PROBLEM DETAILS.
Set down the material below in full, matching it exactly.

COLLECTED DATA.
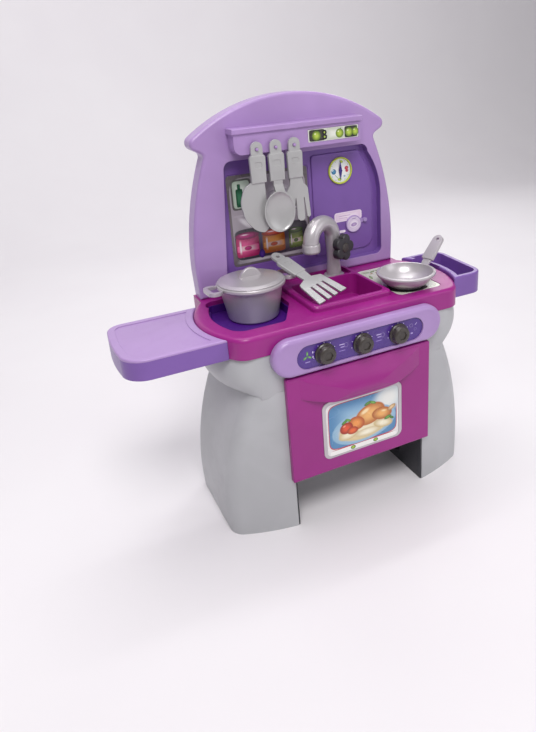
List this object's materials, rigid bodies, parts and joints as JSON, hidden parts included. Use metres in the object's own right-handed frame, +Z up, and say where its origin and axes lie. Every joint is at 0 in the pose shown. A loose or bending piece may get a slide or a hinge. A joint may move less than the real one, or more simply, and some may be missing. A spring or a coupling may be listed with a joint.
{
  "type": "toy kitchen",
  "caption": "Free-standing toy kitchen: swelling side legs, worktop with sink and tap, hob, oven with drop-down door, arched splashback with hanging tools, side tray and basket.",
  "frame": {"origin": "on the floor, under the middle of the whole toy's footprint, side tray and basket included", "axes": "+Z up, -Y towards the child who plays (oven door and knobs), +X to that child's right (the basket)"},
  "size_m": [0.683, 0.2714, 0.72],
  "materials": {
    "lilac_plastic": "satin",
    "magenta_plastic": "satin",
    "purple_plastic": "satin",
    "deep_purple_plastic": "satin",
    "grey_plastic": "satin",
    "dark_plastic": "matte",
    "silver_plastic": "pearl",
    "pale_silver_plastic": "satin",
    "charcoal_plastic": "satin",
    "olive_plastic": "satin",
    "clock_rim_plastic": "gloss",
    "clock_hand_plastic": "gloss",
    "badge_plastic": "gloss",
    "steel": "brushed",
    "hob_print": "gloss film",
    "window_print": "gloss film",
    "shelf_print": "gloss film",
    "control_print": "gloss film",
    "label_print": "gloss film",
    "clock_print": "gloss film",
    "food_print": "gloss film"
  },
  "bodies": {
    "cabinet": {"left_leg": "grey_plastic", "right_leg": "grey_plastic", "left_inner_panel": "dark_plastic", "right_inner_panel": "dark_plastic", "rear_panel": "dark_plastic", "oven_floor": "dark_plastic", "front_rail": "dark_plastic", "worktop": "magenta_plastic", "pot_dish": "deep_purple_plastic", "hob_sticker": "hob_print", "splashback": "lilac_plastic", "splashback_cover": "lilac_plastic", "window_sticker": "window_print", "board_label": "label_print", "board_slots": "label_print", "board_badge": "badge_plastic", "clock_face": "clock_print", "clock_ring": "clock_rim_plastic", "tool_shelf": "lilac_plastic", "shelf_sticker": "shelf_print", "control_panel": "lilac_plastic", "control_sticker": "control_print", "hinge_pins": "steel", "tap_base": "silver_plastic", "tap_nut": "dark_plastic", "left_tray": "purple_plastic", "tray_top": "lilac_plastic", "right_basket": "purple_plastic", "rear_screws": "steel", "worktop_screws": "steel", "splashback_screws": "steel", "cover_screws": "steel"},
    "oven_door": {"oven_door": "magenta_plastic", "door_liner": "magenta_plastic", "window_frame": "silver_plastic", "window_picture": "food_print"},
    "tap": {"tap_spout": "silver_plastic", "tap_nozzle": "silver_plastic"},
    "tap_handle": {"tap_handle": "charcoal_plastic", "tap_button": "olive_plastic"},
    "clock_hand": {"clock_hand": "clock_hand_plastic"},
    "pot": {"pot": "silver_plastic"},
    "pot_lid": {"pot_lid": "silver_plastic"},
    "serving_fork": {"serving_fork": "pale_silver_plastic"},
    "pan": {"pan": "silver_plastic"},
    "spatula": {"spatula": "pale_silver_plastic"},
    "spoon": {"spoon": "pale_silver_plastic"},
    "fork": {"fork": "pale_silver_plastic"},
    "knob_left": {"knob_left": "olive_plastic", "knob_clip_left": "steel"},
    "knob_middle": {"knob_middle": "olive_plastic", "knob_clip_middle": "steel"},
    "knob_right": {"knob_right": "olive_plastic", "knob_clip_right": "steel"}
  },
  "joints": [
    {"name": "oven_door_hinge", "type": "hinge", "parent": "cabinet", "child": "oven_door", "pos_m": [0.0385, -0.11175, 0.103], "axis": [1, 0, 0], "range_deg": [0, 90]},
    {"name": "knob_left_turn", "type": "hinge", "parent": "cabinet", "child": "knob_left", "pos_m": [-0.0315, -0.12075, 0.331], "axis": [0, -1, 0], "continuous": true},
    {"name": "knob_middle_turn", "type": "hinge", "parent": "cabinet", "child": "knob_middle", "pos_m": [0.0385, -0.12075, 0.331], "axis": [0, -1, 0], "continuous": true},
    {"name": "knob_right_turn", "type": "hinge", "parent": "cabinet", "child": "knob_right", "pos_m": [0.1085, -0.12075, 0.331], "axis": [0, -1, 0], "continuous": true},
    {"name": "tap_swivel", "type": "hinge", "parent": "cabinet", "child": "tap", "pos_m": [0.0925, 0.07125, 0.384], "axis": [0, 0, 1], "range_deg": [-12, 60]},
    {"name": "tap_handle_turn", "type": "hinge", "parent": "tap", "child": "tap_handle", "pos_m": [0.0925, 0.07125, 0.443], "axis": [0.3746, -0.9272, 0], "continuous": true},
    {"name": "clock_hand_turn", "type": "hinge", "parent": "cabinet", "child": "clock_hand", "pos_m": [0.1355, 0.11075, 0.572], "axis": [0, -1, 0], "continuous": true},
    {"name": "pot_lift", "type": "slide", "parent": "cabinet", "child": "pot", "axis": [0, -0.6392, 0.769], "range_m": [0, 0.16]},
    {"name": "pot_lid_lift", "type": "slide", "parent": "pot", "child": "pot_lid", "axis": [0, -0.6392, 0.769], "range_m": [0, 0.12]},
    {"name": "serving_fork_lift", "type": "slide", "parent": "pot", "child": "serving_fork", "axis": [0, -0.6, 0.8], "range_m": [0, 0.14]},
    {"name": "pan_lift", "type": "slide", "parent": "cabinet", "child": "pan", "axis": [0, 0, 1], "range_m": [0, 0.12]},
    {"name": "spatula_swing", "type": "hinge", "parent": "cabinet", "child": "spatula", "pos_m": [-0.0465, 0.06375, 0.636], "axis": [0, -1, 0], "range_deg": [-4.5, 4.5]},
    {"name": "spoon_swing", "type": "hinge", "parent": "cabinet", "child": "spoon", "pos_m": [-0.012, 0.06375, 0.636], "axis": [0, -1, 0], "range_deg": [-4.5, 4.5]},
    {"name": "fork_swing", "type": "hinge", "parent": "cabinet", "child": "fork", "pos_m": [0.0225, 0.06375, 0.636], "axis": [0, -1, 0], "range_deg": [-4.5, 4.5]}
  ]
}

TASK ANSWER.
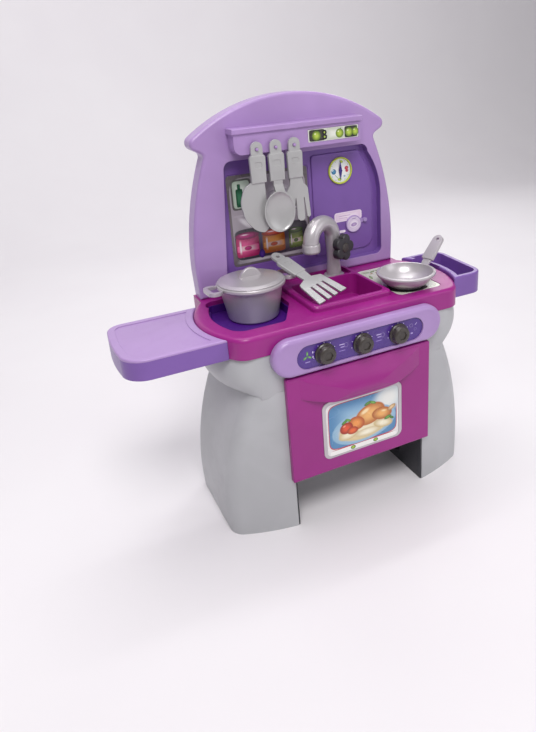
List this object's materials, rigid bodies, parts and joints as JSON, hidden parts included. Use metres in the object's own right-handed frame, +Z up, and say where its origin and axes lie. Every joint is at 0 in the pose shown. A loose or bending piece may get a slide or a hinge. A joint may move less than the real one, or more simply, and some may be missing. A spring or a coupling may be listed with a joint.
{
  "type": "toy kitchen",
  "caption": "Free-standing toy kitchen: swelling side legs, worktop with sink and tap, hob, oven with drop-down door, arched splashback with hanging tools, side tray and basket.",
  "frame": {"origin": "on the floor, under the middle of the whole toy's footprint, side tray and basket included", "axes": "+Z up, -Y towards the child who plays (oven door and knobs), +X to that child's right (the basket)"},
  "size_m": [0.683, 0.2714, 0.72],
  "materials": {
    "lilac_plastic": "satin",
    "magenta_plastic": "satin",
    "purple_plastic": "satin",
    "deep_purple_plastic": "satin",
    "grey_plastic": "satin",
    "dark_plastic": "matte",
    "silver_plastic": "pearl",
    "pale_silver_plastic": "satin",
    "charcoal_plastic": "satin",
    "olive_plastic": "satin",
    "clock_rim_plastic": "gloss",
    "clock_hand_plastic": "gloss",
    "badge_plastic": "gloss",
    "steel": "brushed",
    "hob_print": "gloss film",
    "window_print": "gloss film",
    "shelf_print": "gloss film",
    "control_print": "gloss film",
    "label_print": "gloss film",
    "clock_print": "gloss film",
    "food_print": "gloss film"
  },
  "bodies": {
    "cabinet": {"left_leg": "grey_plastic", "right_leg": "grey_plastic", "left_inner_panel": "dark_plastic", "right_inner_panel": "dark_plastic", "rear_panel": "dark_plastic", "oven_floor": "dark_plastic", "front_rail": "dark_plastic", "worktop": "magenta_plastic", "pot_dish": "deep_purple_plastic", "hob_sticker": "hob_print", "splashback": "lilac_plastic", "splashback_cover": "lilac_plastic", "window_sticker": "window_print", "board_label": "label_print", "board_slots": "label_print", "board_badge": "badge_plastic", "clock_face": "clock_print", "clock_ring": "clock_rim_plastic", "tool_shelf": "lilac_plastic", "shelf_sticker": "shelf_print", "control_panel": "lilac_plastic", "control_sticker": "control_print", "hinge_pins": "steel", "tap_base": "silver_plastic", "tap_nut": "dark_plastic", "left_tray": "purple_plastic", "tray_top": "lilac_plastic", "right_basket": "purple_plastic", "rear_screws": "steel", "worktop_screws": "steel", "splashback_screws": "steel", "cover_screws": "steel"},
    "oven_door": {"oven_door": "magenta_plastic", "door_liner": "magenta_plastic", "window_frame": "silver_plastic", "window_picture": "food_print"},
    "tap": {"tap_spout": "silver_plastic", "tap_nozzle": "silver_plastic"},
    "tap_handle": {"tap_handle": "charcoal_plastic", "tap_button": "olive_plastic"},
    "clock_hand": {"clock_hand": "clock_hand_plastic"},
    "pot": {"pot": "silver_plastic"},
    "pot_lid": {"pot_lid": "silver_plastic"},
    "serving_fork": {"serving_fork": "pale_silver_plastic"},
    "pan": {"pan": "silver_plastic"},
    "spatula": {"spatula": "pale_silver_plastic"},
    "spoon": {"spoon": "pale_silver_plastic"},
    "fork": {"fork": "pale_silver_plastic"},
    "knob_left": {"knob_left": "olive_plastic", "knob_clip_left": "steel"},
    "knob_middle": {"knob_middle": "olive_plastic", "knob_clip_middle": "steel"},
    "knob_right": {"knob_right": "olive_plastic", "knob_clip_right": "steel"}
  },
  "joints": [
    {"name": "oven_door_hinge", "type": "hinge", "parent": "cabinet", "child": "oven_door", "pos_m": [0.0385, -0.11175, 0.103], "axis": [1, 0, 0], "range_deg": [0, 90]},
    {"name": "knob_left_turn", "type": "hinge", "parent": "cabinet", "child": "knob_left", "pos_m": [-0.0315, -0.12075, 0.331], "axis": [0, -1, 0], "continuous": true},
    {"name": "knob_middle_turn", "type": "hinge", "parent": "cabinet", "child": "knob_middle", "pos_m": [0.0385, -0.12075, 0.331], "axis": [0, -1, 0], "continuous": true},
    {"name": "knob_right_turn", "type": "hinge", "parent": "cabinet", "child": "knob_right", "pos_m": [0.1085, -0.12075, 0.331], "axis": [0, -1, 0], "continuous": true},
    {"name": "tap_swivel", "type": "hinge", "parent": "cabinet", "child": "tap", "pos_m": [0.0925, 0.07125, 0.384], "axis": [0, 0, 1], "range_deg": [-12, 60]},
    {"name": "tap_handle_turn", "type": "hinge", "parent": "tap", "child": "tap_handle", "pos_m": [0.0925, 0.07125, 0.443], "axis": [0.3746, -0.9272, 0], "continuous": true},
    {"name": "clock_hand_turn", "type": "hinge", "parent": "cabinet", "child": "clock_hand", "pos_m": [0.1355, 0.11075, 0.572], "axis": [0, -1, 0], "continuous": true},
    {"name": "pot_lift", "type": "slide", "parent": "cabinet", "child": "pot", "axis": [0, -0.6392, 0.769], "range_m": [0, 0.16]},
    {"name": "pot_lid_lift", "type": "slide", "parent": "pot", "child": "pot_lid", "axis": [0, -0.6392, 0.769], "range_m": [0, 0.12]},
    {"name": "serving_fork_lift", "type": "slide", "parent": "pot", "child": "serving_fork", "axis": [0, -0.6, 0.8], "range_m": [0, 0.14]},
    {"name": "pan_lift", "type": "slide", "parent": "cabinet", "child": "pan", "axis": [0, 0, 1], "range_m": [0, 0.12]},
    {"name": "spatula_swing", "type": "hinge", "parent": "cabinet", "child": "spatula", "pos_m": [-0.0465, 0.06375, 0.636], "axis": [0, -1, 0], "range_deg": [-4.5, 4.5]},
    {"name": "spoon_swing", "type": "hinge", "parent": "cabinet", "child": "spoon", "pos_m": [-0.012, 0.06375, 0.636], "axis": [0, -1, 0], "range_deg": [-4.5, 4.5]},
    {"name": "fork_swing", "type": "hinge", "parent": "cabinet", "child": "fork", "pos_m": [0.0225, 0.06375, 0.636], "axis": [0, -1, 0], "range_deg": [-4.5, 4.5]}
  ]
}